* Set exercise
Your task is to print all of the data word for word.

* Source excerpt
──────
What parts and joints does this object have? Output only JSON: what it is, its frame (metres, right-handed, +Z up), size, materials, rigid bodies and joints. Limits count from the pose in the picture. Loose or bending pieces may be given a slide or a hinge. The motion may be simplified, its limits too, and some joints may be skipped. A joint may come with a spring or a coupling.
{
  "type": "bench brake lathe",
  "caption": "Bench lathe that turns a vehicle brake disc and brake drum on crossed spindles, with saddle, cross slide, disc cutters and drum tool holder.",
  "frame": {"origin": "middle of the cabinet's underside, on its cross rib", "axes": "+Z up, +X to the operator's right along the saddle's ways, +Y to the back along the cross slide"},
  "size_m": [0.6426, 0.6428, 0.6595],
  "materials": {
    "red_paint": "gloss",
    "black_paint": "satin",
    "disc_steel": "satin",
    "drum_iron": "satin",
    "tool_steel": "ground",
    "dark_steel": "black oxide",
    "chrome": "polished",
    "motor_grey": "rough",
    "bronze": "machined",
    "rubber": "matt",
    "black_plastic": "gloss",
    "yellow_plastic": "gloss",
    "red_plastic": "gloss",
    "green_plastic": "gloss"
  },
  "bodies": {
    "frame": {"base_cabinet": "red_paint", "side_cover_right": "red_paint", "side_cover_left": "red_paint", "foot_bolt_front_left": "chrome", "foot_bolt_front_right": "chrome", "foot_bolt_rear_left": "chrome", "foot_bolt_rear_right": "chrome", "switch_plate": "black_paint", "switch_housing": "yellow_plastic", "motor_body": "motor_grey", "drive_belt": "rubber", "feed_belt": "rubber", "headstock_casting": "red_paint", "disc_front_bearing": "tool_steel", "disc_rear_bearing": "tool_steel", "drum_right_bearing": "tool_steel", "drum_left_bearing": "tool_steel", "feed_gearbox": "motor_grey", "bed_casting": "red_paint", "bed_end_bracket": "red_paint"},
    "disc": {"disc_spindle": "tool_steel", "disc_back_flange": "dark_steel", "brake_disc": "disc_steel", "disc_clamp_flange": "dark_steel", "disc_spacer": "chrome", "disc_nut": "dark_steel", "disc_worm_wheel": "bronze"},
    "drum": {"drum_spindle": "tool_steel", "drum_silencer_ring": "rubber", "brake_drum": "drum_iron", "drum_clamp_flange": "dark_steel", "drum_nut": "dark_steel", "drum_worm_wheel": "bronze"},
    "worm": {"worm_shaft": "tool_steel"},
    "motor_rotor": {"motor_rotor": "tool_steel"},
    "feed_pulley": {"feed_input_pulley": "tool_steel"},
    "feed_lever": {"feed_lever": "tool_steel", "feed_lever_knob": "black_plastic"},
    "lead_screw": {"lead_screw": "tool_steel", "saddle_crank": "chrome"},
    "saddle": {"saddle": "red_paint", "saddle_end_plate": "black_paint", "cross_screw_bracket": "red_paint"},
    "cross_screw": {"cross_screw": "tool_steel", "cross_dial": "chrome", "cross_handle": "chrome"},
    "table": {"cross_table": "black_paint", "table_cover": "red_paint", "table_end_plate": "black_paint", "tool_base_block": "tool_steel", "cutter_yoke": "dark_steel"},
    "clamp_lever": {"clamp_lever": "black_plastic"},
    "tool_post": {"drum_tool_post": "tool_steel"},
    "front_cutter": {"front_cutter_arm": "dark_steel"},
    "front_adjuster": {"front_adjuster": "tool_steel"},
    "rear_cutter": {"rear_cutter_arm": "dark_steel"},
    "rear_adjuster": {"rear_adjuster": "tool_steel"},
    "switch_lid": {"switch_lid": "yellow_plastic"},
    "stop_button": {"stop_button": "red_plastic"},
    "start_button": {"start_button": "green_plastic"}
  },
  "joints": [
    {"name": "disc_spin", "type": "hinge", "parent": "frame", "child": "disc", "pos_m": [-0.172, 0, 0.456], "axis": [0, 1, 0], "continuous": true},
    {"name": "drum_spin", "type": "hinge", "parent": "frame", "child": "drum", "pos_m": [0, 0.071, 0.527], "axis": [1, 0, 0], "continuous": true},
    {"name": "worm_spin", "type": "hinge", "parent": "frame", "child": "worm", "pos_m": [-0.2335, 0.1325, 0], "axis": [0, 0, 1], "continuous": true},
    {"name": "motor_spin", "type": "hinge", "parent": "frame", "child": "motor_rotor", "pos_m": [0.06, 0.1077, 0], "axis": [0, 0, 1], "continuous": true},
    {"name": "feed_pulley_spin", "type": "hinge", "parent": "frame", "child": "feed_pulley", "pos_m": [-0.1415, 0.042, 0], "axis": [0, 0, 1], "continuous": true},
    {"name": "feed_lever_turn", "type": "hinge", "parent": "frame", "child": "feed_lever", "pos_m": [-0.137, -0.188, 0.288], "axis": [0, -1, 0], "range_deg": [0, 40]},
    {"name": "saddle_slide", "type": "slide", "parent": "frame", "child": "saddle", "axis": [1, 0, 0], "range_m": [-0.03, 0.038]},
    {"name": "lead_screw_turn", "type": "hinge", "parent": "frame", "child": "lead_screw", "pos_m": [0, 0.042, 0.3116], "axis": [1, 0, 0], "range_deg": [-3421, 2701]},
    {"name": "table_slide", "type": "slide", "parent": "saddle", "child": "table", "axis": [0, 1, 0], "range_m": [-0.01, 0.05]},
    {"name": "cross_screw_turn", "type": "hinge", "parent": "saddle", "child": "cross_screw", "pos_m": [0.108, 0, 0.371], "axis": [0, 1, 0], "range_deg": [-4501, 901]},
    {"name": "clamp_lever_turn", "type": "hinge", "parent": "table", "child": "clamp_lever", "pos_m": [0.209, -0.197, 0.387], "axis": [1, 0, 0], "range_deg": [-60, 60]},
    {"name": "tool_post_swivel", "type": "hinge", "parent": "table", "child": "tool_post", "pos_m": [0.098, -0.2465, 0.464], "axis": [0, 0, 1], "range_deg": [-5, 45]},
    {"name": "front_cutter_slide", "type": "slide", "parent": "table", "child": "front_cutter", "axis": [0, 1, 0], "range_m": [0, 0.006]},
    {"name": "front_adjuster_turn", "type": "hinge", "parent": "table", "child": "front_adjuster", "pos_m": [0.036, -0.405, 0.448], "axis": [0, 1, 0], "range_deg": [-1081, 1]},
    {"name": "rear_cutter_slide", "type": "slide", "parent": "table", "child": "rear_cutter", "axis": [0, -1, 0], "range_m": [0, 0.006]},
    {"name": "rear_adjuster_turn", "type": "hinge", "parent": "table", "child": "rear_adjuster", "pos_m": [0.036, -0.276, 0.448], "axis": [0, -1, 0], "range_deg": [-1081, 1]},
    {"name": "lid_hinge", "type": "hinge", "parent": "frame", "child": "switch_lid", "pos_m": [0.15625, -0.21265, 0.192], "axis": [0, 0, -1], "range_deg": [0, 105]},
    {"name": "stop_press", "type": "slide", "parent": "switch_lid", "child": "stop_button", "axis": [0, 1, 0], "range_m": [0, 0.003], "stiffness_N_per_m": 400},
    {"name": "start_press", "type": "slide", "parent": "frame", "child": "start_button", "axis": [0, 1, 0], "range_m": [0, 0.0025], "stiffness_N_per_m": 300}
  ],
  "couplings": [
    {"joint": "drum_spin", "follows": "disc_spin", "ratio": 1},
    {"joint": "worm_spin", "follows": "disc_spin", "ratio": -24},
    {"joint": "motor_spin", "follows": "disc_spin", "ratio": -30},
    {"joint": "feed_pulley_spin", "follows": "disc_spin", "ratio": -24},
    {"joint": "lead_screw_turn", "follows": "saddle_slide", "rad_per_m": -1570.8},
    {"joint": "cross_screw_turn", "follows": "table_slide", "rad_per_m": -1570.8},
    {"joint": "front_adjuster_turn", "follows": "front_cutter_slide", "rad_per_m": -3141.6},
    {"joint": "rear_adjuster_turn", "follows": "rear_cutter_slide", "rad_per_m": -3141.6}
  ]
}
──────
* Output below
What parts and joints does this object have? Output only JSON: what it is, its frame (metres, right-handed, +Z up), size, materials, rigid bodies and joints. Limits count from the pose in the picture. Loose or bending pieces may be given a slide or a hinge. The motion may be simplified, its limits too, and some joints may be skipped. A joint may come with a spring or a coupling.
{
  "type": "bench brake lathe",
  "caption": "Bench lathe that turns a vehicle brake disc and brake drum on crossed spindles, with saddle, cross slide, disc cutters and drum tool holder.",
  "frame": {"origin": "middle of the cabinet's underside, on its cross rib", "axes": "+Z up, +X to the operator's right along the saddle's ways, +Y to the back along the cross slide"},
  "size_m": [0.6426, 0.6428, 0.6595],
  "materials": {
    "red_paint": "gloss",
    "black_paint": "satin",
    "disc_steel": "satin",
    "drum_iron": "satin",
    "tool_steel": "ground",
    "dark_steel": "black oxide",
    "chrome": "polished",
    "motor_grey": "rough",
    "bronze": "machined",
    "rubber": "matt",
    "black_plastic": "gloss",
    "yellow_plastic": "gloss",
    "red_plastic": "gloss",
    "green_plastic": "gloss"
  },
  "bodies": {
    "frame": {"base_cabinet": "red_paint", "side_cover_right": "red_paint", "side_cover_left": "red_paint", "foot_bolt_front_left": "chrome", "foot_bolt_front_right": "chrome", "foot_bolt_rear_left": "chrome", "foot_bolt_rear_right": "chrome", "switch_plate": "black_paint", "switch_housing": "yellow_plastic", "motor_body": "motor_grey", "drive_belt": "rubber", "feed_belt": "rubber", "headstock_casting": "red_paint", "disc_front_bearing": "tool_steel", "disc_rear_bearing": "tool_steel", "drum_right_bearing": "tool_steel", "drum_left_bearing": "tool_steel", "feed_gearbox": "motor_grey", "bed_casting": "red_paint", "bed_end_bracket": "red_paint"},
    "disc": {"disc_spindle": "tool_steel", "disc_back_flange": "dark_steel", "brake_disc": "disc_steel", "disc_clamp_flange": "dark_steel", "disc_spacer": "chrome", "disc_nut": "dark_steel", "disc_worm_wheel": "bronze"},
    "drum": {"drum_spindle": "tool_steel", "drum_silencer_ring": "rubber", "brake_drum": "drum_iron", "drum_clamp_flange": "dark_steel", "drum_nut": "dark_steel", "drum_worm_wheel": "bronze"},
    "worm": {"worm_shaft": "tool_steel"},
    "motor_rotor": {"motor_rotor": "tool_steel"},
    "feed_pulley": {"feed_input_pulley": "tool_steel"},
    "feed_lever": {"feed_lever": "tool_steel", "feed_lever_knob": "black_plastic"},
    "lead_screw": {"lead_screw": "tool_steel", "saddle_crank": "chrome"},
    "saddle": {"saddle": "red_paint", "saddle_end_plate": "black_paint", "cross_screw_bracket": "red_paint"},
    "cross_screw": {"cross_screw": "tool_steel", "cross_dial": "chrome", "cross_handle": "chrome"},
    "table": {"cross_table": "black_paint", "table_cover": "red_paint", "table_end_plate": "black_paint", "tool_base_block": "tool_steel", "cutter_yoke": "dark_steel"},
    "clamp_lever": {"clamp_lever": "black_plastic"},
    "tool_post": {"drum_tool_post": "tool_steel"},
    "front_cutter": {"front_cutter_arm": "dark_steel"},
    "front_adjuster": {"front_adjuster": "tool_steel"},
    "rear_cutter": {"rear_cutter_arm": "dark_steel"},
    "rear_adjuster": {"rear_adjuster": "tool_steel"},
    "switch_lid": {"switch_lid": "yellow_plastic"},
    "stop_button": {"stop_button": "red_plastic"},
    "start_button": {"start_button": "green_plastic"}
  },
  "joints": [
    {"name": "disc_spin", "type": "hinge", "parent": "frame", "child": "disc", "pos_m": [-0.172, 0, 0.456], "axis": [0, 1, 0], "continuous": true},
    {"name": "drum_spin", "type": "hinge", "parent": "frame", "child": "drum", "pos_m": [0, 0.071, 0.527], "axis": [1, 0, 0], "continuous": true},
    {"name": "worm_spin", "type": "hinge", "parent": "frame", "child": "worm", "pos_m": [-0.2335, 0.1325, 0], "axis": [0, 0, 1], "continuous": true},
    {"name": "motor_spin", "type": "hinge", "parent": "frame", "child": "motor_rotor", "pos_m": [0.06, 0.1077, 0], "axis": [0, 0, 1], "continuous": true},
    {"name": "feed_pulley_spin", "type": "hinge", "parent": "frame", "child": "feed_pulley", "pos_m": [-0.1415, 0.042, 0], "axis": [0, 0, 1], "continuous": true},
    {"name": "feed_lever_turn", "type": "hinge", "parent": "frame", "child": "feed_lever", "pos_m": [-0.137, -0.188, 0.288], "axis": [0, -1, 0], "range_deg": [0, 40]},
    {"name": "saddle_slide", "type": "slide", "parent": "frame", "child": "saddle", "axis": [1, 0, 0], "range_m": [-0.03, 0.038]},
    {"name": "lead_screw_turn", "type": "hinge", "parent": "frame", "child": "lead_screw", "pos_m": [0, 0.042, 0.3116], "axis": [1, 0, 0], "range_deg": [-3421, 2701]},
    {"name": "table_slide", "type": "slide", "parent": "saddle", "child": "table", "axis": [0, 1, 0], "range_m": [-0.01, 0.05]},
    {"name": "cross_screw_turn", "type": "hinge", "parent": "saddle", "child": "cross_screw", "pos_m": [0.108, 0, 0.371], "axis": [0, 1, 0], "range_deg": [-4501, 901]},
    {"name": "clamp_lever_turn", "type": "hinge", "parent": "table", "child": "clamp_lever", "pos_m": [0.209, -0.197, 0.387], "axis": [1, 0, 0], "range_deg": [-60, 60]},
    {"name": "tool_post_swivel", "type": "hinge", "parent": "table", "child": "tool_post", "pos_m": [0.098, -0.2465, 0.464], "axis": [0, 0, 1], "range_deg": [-5, 45]},
    {"name": "front_cutter_slide", "type": "slide", "parent": "table", "child": "front_cutter", "axis": [0, 1, 0], "range_m": [0, 0.006]},
    {"name": "front_adjuster_turn", "type": "hinge", "parent": "table", "child": "front_adjuster", "pos_m": [0.036, -0.405, 0.448], "axis": [0, 1, 0], "range_deg": [-1081, 1]},
    {"name": "rear_cutter_slide", "type": "slide", "parent": "table", "child": "rear_cutter", "axis": [0, -1, 0], "range_m": [0, 0.006]},
    {"name": "rear_adjuster_turn", "type": "hinge", "parent": "table", "child": "rear_adjuster", "pos_m": [0.036, -0.276, 0.448], "axis": [0, -1, 0], "range_deg": [-1081, 1]},
    {"name": "lid_hinge", "type": "hinge", "parent": "frame", "child": "switch_lid", "pos_m": [0.15625, -0.21265, 0.192], "axis": [0, 0, -1], "range_deg": [0, 105]},
    {"name": "stop_press", "type": "slide", "parent": "switch_lid", "child": "stop_button", "axis": [0, 1, 0], "range_m": [0, 0.003], "stiffness_N_per_m": 400},
    {"name": "start_press", "type": "slide", "parent": "frame", "child": "start_button", "axis": [0, 1, 0], "range_m": [0, 0.0025], "stiffness_N_per_m": 300}
  ],
  "couplings": [
    {"joint": "drum_spin", "follows": "disc_spin", "ratio": 1},
    {"joint": "worm_spin", "follows": "disc_spin", "ratio": -24},
    {"joint": "motor_spin", "follows": "disc_spin", "ratio": -30},
    {"joint": "feed_pulley_spin", "follows": "disc_spin", "ratio": -24},
    {"joint": "lead_screw_turn", "follows": "saddle_slide", "rad_per_m": -1570.8},
    {"joint": "cross_screw_turn", "follows": "table_slide", "rad_per_m": -1570.8},
    {"joint": "front_adjuster_turn", "follows": "front_cutter_slide", "rad_per_m": -3141.6},
    {"joint": "rear_adjuster_turn", "follows": "rear_cutter_slide", "rad_per_m": -3141.6}
  ]
}